A gas producer must sell the gas to an unrelated person in order to claim tax credits. This explains why landfill gas projects that qualify for tax credits are set up with the collection system and the generating or cleaning equipment owned by separate companies. A “gasco” owns the collection system, and a “genco” or “cleanco” owns the other equipment. There can be up to 50% overlapping ownership between the two companies. However, it is important to keep the companies separate in all other respects. Thus, for example, a bank should not lend against the combined revenues of both the gasco and the genco or cleanco as if they are a single large company.

There is an active market in projects that qualify for section 29 tax credits. Such projects have been selling for the equivalent of as much as $1.21 per dollar of tax credit, although most assets trade in a range of 70¢ to 95¢. The reason an institutional investor might pay more than a dollar for a dollar of tax credits is that he is also able to deduct the amount he pays for the project over time.

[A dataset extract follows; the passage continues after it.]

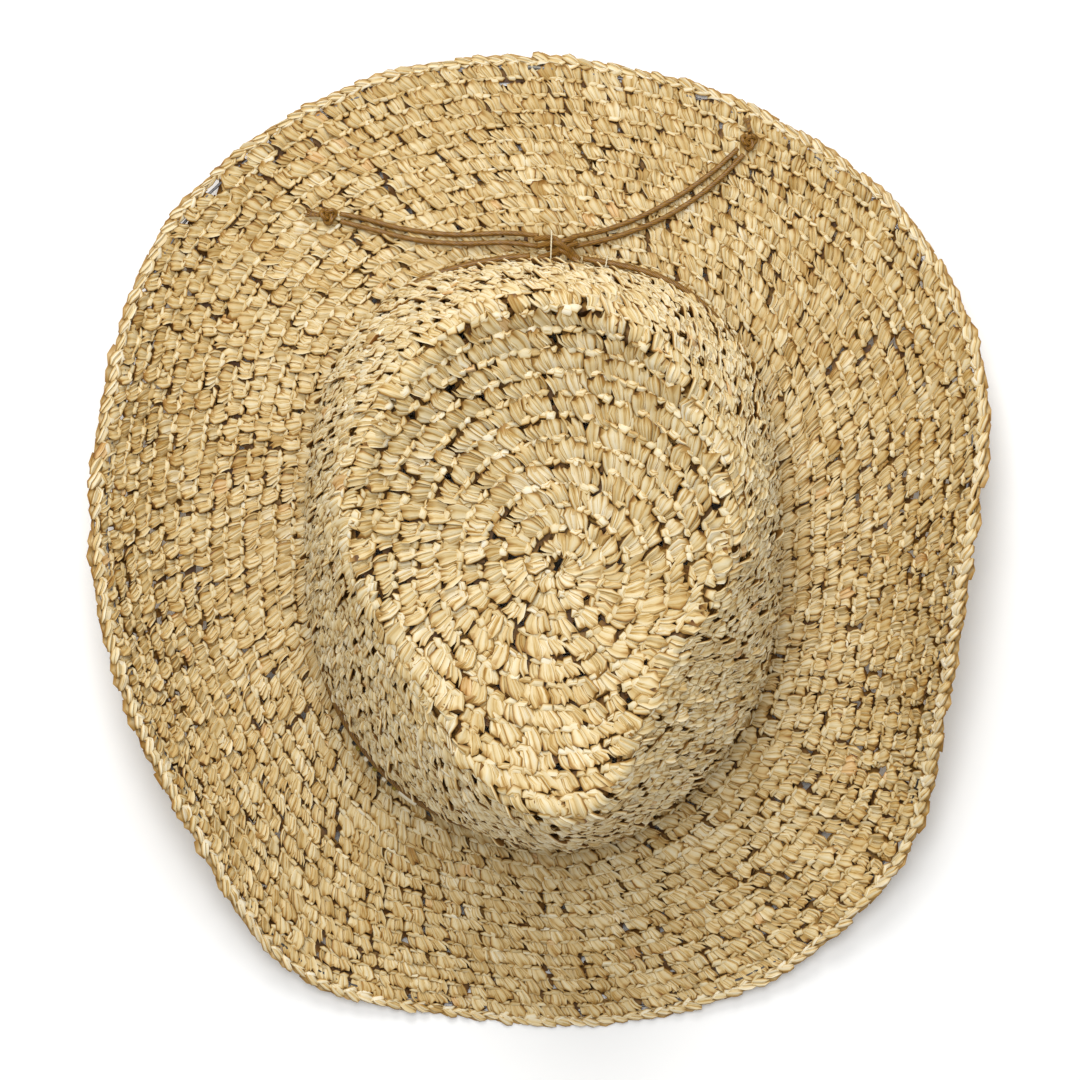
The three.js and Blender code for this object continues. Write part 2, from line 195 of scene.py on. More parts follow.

Thus, if he pays the equivalent of $1 for $1 of tax credits, not only does he receive a tax credit of $1 but he also deducts the $1 over time, saving him an additional amount in taxes.

There are two main ways for a municipality or smaller developer that lacks the tax base to use the tax benefits to transfer them. One is to sell the collection system or gasco to someone else who can use them but share indirectly in tax benefits through the purchase price. Many recent sales use a “pay-as-you-go” structure. The institutional investor pays an amount in cash at closing plus installment payments each quarter through 2007. The Internal Revenue Service requires that at least half the total purchase price be fixed in present-value terms. Thus, each quarter, the institutional investor pays for the collection system a fixed amount plus a contingent amount. The contingent amount is a percentage of the tax credits that quarter. After 2007, the seller of the collection system can have an option to buy back the collection system. Ideally, he should do so for the fair market value determined when the option is exercised.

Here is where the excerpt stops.